So when a study was published online last week in JAMA, it didn’t surprise me that the researchers concluded that fitness trackers don’t change behavior. What they did find were four keys to making a fitness tracker a useful tool in the pursuit of health:

  1. The wearer must have the desire and motivation to want the wearable and able to afford it.
  2. The wearer must be able to wear it and recharge it easily.
  3. The device must be accurate at tracking the data it’s targeting.
  4. Data needs to be presented in a meaningful, user-friendly way that also motivates further action.

Check, check, check and check (at least for me and my FuelBand). Which could be why I have remained increasingly active since my surgery and have lost the 7 pounds that crept on because of it.

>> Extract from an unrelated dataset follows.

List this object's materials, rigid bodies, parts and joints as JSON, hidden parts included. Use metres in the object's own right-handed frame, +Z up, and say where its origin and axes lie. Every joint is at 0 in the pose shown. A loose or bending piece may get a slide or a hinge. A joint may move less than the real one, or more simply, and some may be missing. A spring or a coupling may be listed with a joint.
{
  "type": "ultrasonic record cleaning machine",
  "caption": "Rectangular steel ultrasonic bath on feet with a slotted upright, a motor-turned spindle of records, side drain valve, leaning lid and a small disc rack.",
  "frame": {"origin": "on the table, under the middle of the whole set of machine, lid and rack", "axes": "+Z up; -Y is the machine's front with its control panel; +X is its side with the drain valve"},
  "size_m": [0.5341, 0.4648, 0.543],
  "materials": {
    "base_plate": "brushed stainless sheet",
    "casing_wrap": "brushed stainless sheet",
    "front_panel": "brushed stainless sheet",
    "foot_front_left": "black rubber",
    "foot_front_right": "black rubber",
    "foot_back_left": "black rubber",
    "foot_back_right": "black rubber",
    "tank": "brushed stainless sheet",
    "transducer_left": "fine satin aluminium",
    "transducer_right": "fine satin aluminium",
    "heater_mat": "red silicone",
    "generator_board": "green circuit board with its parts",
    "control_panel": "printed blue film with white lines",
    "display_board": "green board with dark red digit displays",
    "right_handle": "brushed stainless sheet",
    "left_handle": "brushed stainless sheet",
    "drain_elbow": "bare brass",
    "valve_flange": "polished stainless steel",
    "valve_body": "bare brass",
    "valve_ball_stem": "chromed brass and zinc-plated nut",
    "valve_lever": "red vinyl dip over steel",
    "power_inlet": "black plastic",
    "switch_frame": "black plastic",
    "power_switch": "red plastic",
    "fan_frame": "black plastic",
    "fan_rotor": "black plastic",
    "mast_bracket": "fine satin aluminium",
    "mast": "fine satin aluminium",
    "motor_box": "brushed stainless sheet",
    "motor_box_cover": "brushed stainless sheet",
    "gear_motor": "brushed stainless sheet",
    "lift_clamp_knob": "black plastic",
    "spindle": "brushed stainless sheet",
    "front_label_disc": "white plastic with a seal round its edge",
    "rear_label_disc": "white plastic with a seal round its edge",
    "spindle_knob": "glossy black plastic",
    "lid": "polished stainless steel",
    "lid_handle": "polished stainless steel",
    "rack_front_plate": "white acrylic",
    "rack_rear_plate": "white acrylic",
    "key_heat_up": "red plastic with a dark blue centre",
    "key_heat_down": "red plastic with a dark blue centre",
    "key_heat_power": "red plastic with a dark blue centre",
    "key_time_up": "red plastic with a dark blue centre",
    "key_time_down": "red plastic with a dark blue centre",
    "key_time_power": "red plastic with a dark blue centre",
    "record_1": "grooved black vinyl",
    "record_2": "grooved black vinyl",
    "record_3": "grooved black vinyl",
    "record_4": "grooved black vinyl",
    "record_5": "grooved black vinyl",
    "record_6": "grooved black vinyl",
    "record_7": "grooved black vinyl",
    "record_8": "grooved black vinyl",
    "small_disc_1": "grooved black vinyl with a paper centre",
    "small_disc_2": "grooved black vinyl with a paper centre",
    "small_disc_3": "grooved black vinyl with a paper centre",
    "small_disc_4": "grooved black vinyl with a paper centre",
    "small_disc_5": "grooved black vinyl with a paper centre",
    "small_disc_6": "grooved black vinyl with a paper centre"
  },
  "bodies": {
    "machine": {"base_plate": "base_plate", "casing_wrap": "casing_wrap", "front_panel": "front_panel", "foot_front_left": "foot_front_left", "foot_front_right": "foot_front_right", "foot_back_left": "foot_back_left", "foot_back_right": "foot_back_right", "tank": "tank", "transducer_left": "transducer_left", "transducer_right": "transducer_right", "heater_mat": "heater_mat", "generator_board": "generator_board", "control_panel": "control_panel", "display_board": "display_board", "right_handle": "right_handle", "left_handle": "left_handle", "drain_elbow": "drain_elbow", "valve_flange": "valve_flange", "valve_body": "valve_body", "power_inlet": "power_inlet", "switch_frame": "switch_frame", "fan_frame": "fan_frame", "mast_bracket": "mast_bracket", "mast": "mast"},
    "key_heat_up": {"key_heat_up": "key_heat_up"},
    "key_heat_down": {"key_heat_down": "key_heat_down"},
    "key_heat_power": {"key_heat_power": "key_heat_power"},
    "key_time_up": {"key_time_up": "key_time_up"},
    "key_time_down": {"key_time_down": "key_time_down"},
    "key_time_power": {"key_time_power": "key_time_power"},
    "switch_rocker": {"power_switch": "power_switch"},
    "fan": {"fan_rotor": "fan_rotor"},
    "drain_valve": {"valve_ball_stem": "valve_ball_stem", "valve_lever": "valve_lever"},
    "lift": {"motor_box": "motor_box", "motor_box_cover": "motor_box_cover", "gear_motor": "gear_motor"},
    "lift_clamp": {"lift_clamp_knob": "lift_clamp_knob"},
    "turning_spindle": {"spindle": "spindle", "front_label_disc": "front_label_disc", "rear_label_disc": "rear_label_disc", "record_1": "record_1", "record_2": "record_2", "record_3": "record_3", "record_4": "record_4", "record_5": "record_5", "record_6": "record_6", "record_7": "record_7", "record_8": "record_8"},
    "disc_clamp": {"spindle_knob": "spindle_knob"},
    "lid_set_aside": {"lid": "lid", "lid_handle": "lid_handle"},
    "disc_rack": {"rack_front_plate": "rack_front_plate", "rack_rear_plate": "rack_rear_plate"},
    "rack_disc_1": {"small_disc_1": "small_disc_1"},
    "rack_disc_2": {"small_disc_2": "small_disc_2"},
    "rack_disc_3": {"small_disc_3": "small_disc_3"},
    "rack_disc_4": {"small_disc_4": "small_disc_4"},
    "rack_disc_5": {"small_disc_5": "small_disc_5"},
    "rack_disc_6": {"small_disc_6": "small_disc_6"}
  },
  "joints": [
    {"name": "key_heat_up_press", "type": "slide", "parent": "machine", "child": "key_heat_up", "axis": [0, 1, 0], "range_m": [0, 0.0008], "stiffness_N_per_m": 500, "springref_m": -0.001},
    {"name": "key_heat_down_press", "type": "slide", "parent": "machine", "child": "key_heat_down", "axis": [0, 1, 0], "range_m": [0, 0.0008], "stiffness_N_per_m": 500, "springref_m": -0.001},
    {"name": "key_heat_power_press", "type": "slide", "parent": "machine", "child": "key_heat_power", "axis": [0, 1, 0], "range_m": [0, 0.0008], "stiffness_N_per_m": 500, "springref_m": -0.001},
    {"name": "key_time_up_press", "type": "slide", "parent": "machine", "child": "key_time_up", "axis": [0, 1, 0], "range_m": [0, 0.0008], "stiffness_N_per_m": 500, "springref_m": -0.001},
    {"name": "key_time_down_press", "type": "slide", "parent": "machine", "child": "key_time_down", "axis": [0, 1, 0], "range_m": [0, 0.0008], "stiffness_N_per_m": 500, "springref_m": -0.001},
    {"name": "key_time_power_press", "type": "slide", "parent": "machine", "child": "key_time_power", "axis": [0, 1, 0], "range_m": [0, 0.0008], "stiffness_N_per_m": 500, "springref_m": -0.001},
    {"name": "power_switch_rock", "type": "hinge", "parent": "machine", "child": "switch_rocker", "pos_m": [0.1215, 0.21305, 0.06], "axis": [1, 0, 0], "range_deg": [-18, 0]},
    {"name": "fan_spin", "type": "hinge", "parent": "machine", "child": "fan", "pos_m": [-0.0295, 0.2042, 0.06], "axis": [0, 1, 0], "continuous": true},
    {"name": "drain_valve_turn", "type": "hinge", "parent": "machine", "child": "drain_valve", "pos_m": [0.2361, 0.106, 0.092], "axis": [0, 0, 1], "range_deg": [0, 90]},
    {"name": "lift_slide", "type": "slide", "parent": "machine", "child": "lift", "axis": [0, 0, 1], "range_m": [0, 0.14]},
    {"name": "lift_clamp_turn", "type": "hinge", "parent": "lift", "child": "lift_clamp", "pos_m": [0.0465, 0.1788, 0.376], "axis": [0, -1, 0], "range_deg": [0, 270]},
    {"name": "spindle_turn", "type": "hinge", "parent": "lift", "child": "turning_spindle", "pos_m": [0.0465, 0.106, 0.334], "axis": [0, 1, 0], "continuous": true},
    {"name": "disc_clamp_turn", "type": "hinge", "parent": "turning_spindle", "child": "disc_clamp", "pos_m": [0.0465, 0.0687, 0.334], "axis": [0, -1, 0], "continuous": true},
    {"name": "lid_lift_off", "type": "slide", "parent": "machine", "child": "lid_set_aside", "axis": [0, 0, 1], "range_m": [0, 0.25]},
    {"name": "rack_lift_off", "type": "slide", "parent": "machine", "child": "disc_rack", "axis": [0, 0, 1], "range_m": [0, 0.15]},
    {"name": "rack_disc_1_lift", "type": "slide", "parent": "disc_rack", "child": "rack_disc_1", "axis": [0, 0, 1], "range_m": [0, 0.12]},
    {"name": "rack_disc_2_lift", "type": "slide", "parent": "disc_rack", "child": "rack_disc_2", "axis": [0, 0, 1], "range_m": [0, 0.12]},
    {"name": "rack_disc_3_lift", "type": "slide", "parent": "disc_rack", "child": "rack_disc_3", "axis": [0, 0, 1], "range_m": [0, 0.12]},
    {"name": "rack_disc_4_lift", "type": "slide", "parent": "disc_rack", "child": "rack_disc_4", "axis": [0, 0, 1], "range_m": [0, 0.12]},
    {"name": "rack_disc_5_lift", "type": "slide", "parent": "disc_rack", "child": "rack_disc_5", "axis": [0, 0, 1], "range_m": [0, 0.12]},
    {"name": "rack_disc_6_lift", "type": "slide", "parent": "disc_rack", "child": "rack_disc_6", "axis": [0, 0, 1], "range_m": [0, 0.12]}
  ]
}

And that bit about accuracy, this study comes on the heels of a report done by the American Council of Exercise, which found that almost all fitness trackers were pretty accurate at counting steps but not as much when determining energy expenditure — the range was from 13 to 60 percent of calories burned. But even the researchers of this study point out that measuring calories burned is a difficult thing to do. And they state that these devices are meant to show people how active they are all day so they can adjust their activity throughout the day. If people are 30 to 40 percent more likely to move when wearing activity trackers, the researchers say, then maybe absolute accuracy is as important as the motivation they might provide.

Ultimately, if you are going to slap on a fitness tracker, make sure that you wearing it because you want to move more. We can’t be healthy from workouts alone, and when strapped to the right person, a fitness tracker could make even the most fitness-minded healthier.